Return, word for word, every line that follows.

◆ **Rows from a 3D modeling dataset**
====================

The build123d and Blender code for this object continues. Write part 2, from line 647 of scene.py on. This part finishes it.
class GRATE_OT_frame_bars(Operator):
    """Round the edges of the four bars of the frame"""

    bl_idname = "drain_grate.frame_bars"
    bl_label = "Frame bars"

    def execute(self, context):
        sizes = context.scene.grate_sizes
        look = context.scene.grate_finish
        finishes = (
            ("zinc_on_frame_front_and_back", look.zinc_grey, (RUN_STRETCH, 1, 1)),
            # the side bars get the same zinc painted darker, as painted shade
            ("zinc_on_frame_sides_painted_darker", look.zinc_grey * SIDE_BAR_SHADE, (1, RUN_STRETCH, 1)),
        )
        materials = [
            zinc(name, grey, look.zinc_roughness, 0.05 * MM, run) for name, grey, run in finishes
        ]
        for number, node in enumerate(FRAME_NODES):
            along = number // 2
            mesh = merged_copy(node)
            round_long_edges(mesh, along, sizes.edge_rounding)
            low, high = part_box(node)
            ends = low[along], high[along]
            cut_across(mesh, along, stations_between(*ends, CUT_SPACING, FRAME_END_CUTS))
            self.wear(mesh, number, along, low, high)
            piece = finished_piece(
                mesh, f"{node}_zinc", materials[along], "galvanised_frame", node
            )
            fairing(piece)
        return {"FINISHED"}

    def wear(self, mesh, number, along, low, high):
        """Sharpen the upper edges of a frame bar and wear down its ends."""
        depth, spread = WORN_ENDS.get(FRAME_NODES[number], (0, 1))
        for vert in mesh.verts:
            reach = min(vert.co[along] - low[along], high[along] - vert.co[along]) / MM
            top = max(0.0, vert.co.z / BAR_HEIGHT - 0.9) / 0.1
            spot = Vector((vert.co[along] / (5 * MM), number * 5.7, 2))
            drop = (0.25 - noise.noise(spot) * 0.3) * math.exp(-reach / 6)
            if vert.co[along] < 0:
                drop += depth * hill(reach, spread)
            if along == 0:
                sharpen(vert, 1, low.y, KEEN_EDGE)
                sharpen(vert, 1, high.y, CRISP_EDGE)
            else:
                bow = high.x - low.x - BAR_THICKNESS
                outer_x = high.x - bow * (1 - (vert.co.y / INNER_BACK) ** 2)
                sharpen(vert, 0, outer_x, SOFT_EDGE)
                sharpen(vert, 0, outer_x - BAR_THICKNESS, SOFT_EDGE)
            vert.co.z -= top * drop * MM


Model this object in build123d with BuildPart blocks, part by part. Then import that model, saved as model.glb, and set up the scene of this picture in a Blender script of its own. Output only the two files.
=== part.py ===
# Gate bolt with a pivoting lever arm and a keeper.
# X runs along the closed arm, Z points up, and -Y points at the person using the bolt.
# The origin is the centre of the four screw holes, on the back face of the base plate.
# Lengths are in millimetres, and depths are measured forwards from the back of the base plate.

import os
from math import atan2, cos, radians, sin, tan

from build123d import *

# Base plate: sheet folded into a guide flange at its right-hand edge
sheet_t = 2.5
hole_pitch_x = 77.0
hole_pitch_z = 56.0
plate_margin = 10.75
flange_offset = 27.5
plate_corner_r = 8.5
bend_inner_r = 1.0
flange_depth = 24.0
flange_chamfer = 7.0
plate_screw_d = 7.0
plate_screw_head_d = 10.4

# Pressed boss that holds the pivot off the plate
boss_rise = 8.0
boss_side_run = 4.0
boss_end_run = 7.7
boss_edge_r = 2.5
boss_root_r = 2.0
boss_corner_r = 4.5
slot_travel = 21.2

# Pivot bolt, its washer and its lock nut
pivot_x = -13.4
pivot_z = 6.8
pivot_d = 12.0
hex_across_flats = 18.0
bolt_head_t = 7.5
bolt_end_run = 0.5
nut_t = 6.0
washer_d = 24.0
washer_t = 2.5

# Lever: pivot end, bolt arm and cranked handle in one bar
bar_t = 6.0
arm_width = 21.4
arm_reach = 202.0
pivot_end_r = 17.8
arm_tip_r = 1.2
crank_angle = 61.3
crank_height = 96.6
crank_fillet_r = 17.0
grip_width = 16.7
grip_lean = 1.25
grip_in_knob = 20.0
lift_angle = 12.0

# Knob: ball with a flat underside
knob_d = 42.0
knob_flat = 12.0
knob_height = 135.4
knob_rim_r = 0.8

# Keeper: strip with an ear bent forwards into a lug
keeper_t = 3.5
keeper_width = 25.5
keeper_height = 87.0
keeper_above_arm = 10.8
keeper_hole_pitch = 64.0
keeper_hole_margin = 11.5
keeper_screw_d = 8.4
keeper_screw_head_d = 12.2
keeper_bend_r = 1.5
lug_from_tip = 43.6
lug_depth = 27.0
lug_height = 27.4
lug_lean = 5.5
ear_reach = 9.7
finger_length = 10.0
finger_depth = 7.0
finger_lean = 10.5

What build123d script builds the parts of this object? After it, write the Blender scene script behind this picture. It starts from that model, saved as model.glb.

====================

◆ **RESPONSE**
The build123d and Blender code for this object continues. Write part 2, from line 647 of scene.py on. This part finishes it.
class GRATE_OT_frame_bars(Operator):
    """Round the edges of the four bars of the frame"""

    bl_idname = "drain_grate.frame_bars"
    bl_label = "Frame bars"

    def execute(self, context):
        sizes = context.scene.grate_sizes
        look = context.scene.grate_finish
        finishes = (
            ("zinc_on_frame_front_and_back", look.zinc_grey, (RUN_STRETCH, 1, 1)),
            # the side bars get the same zinc painted darker, as painted shade
            ("zinc_on_frame_sides_painted_darker", look.zinc_grey * SIDE_BAR_SHADE, (1, RUN_STRETCH, 1)),
        )
        materials = [
            zinc(name, grey, look.zinc_roughness, 0.05 * MM, run) for name, grey, run in finishes
        ]
        for number, node in enumerate(FRAME_NODES):
            along = number // 2
            mesh = merged_copy(node)
            round_long_edges(mesh, along, sizes.edge_rounding)
            low, high = part_box(node)
            ends = low[along], high[along]
            cut_across(mesh, along, stations_between(*ends, CUT_SPACING, FRAME_END_CUTS))
            self.wear(mesh, number, along, low, high)
            piece = finished_piece(
                mesh, f"{node}_zinc", materials[along], "galvanised_frame", node
            )
            fairing(piece)
        return {"FINISHED"}

    def wear(self, mesh, number, along, low, high):
        """Sharpen the upper edges of a frame bar and wear down its ends."""
        depth, spread = WORN_ENDS.get(FRAME_NODES[number], (0, 1))
        for vert in mesh.verts:
            reach = min(vert.co[along] - low[along], high[along] - vert.co[along]) / MM
            top = max(0.0, vert.co.z / BAR_HEIGHT - 0.9) / 0.1
            spot = Vector((vert.co[along] / (5 * MM), number * 5.7, 2))
            drop = (0.25 - noise.noise(spot) * 0.3) * math.exp(-reach / 6)
            if vert.co[along] < 0:
                drop += depth * hill(reach, spread)
            if along == 0:
                sharpen(vert, 1, low.y, KEEN_EDGE)
                sharpen(vert, 1, high.y, CRISP_EDGE)
            else:
                bow = high.x - low.x - BAR_THICKNESS
                outer_x = high.x - bow * (1 - (vert.co.y / INNER_BACK) ** 2)
                sharpen(vert, 0, outer_x, SOFT_EDGE)
                sharpen(vert, 0, outer_x - BAR_THICKNESS, SOFT_EDGE)
            vert.co.z -= top * drop * MM


Model this object in build123d with BuildPart blocks, part by part. Then import that model, saved as model.glb, and set up the scene of this picture in a Blender script of its own. Output only the two files.
=== part.py ===
# Gate bolt with a pivoting lever arm and a keeper.
# X runs along the closed arm, Z points up, and -Y points at the person using the bolt.
# The origin is the centre of the four screw holes, on the back face of the base plate.
# Lengths are in millimetres, and depths are measured forwards from the back of the base plate.

import os
from math import atan2, cos, radians, sin, tan

from build123d import *

# Base plate: sheet folded into a guide flange at its right-hand edge
sheet_t = 2.5
hole_pitch_x = 77.0
hole_pitch_z = 56.0
plate_margin = 10.75
flange_offset = 27.5
plate_corner_r = 8.5
bend_inner_r = 1.0
flange_depth = 24.0
flange_chamfer = 7.0
plate_screw_d = 7.0
plate_screw_head_d = 10.4

# Pressed boss that holds the pivot off the plate
boss_rise = 8.0
boss_side_run = 4.0
boss_end_run = 7.7
boss_edge_r = 2.5
boss_root_r = 2.0
boss_corner_r = 4.5
slot_travel = 21.2

# Pivot bolt, its washer and its lock nut
pivot_x = -13.4
pivot_z = 6.8
pivot_d = 12.0
hex_across_flats = 18.0
bolt_head_t = 7.5
bolt_end_run = 0.5
nut_t = 6.0
washer_d = 24.0
washer_t = 2.5

# Lever: pivot end, bolt arm and cranked handle in one bar
bar_t = 6.0
arm_width = 21.4
arm_reach = 202.0
pivot_end_r = 17.8
arm_tip_r = 1.2
crank_angle = 61.3
crank_height = 96.6
crank_fillet_r = 17.0
grip_width = 16.7
grip_lean = 1.25
grip_in_knob = 20.0
lift_angle = 12.0

# Knob: ball with a flat underside
knob_d = 42.0
knob_flat = 12.0
knob_height = 135.4
knob_rim_r = 0.8

# Keeper: strip with an ear bent forwards into a lug
keeper_t = 3.5
keeper_width = 25.5
keeper_height = 87.0
keeper_above_arm = 10.8
keeper_hole_pitch = 64.0
keeper_hole_margin = 11.5
keeper_screw_d = 8.4
keeper_screw_head_d = 12.2
keeper_bend_r = 1.5
lug_from_tip = 43.6
lug_depth = 27.0
lug_height = 27.4
lug_lean = 5.5
ear_reach = 9.7
finger_length = 10.0
finger_depth = 7.0
finger_lean = 10.5

What build123d script builds the parts of this object? After it, write the Blender scene script behind this picture. It starts from that model, saved as model.glb.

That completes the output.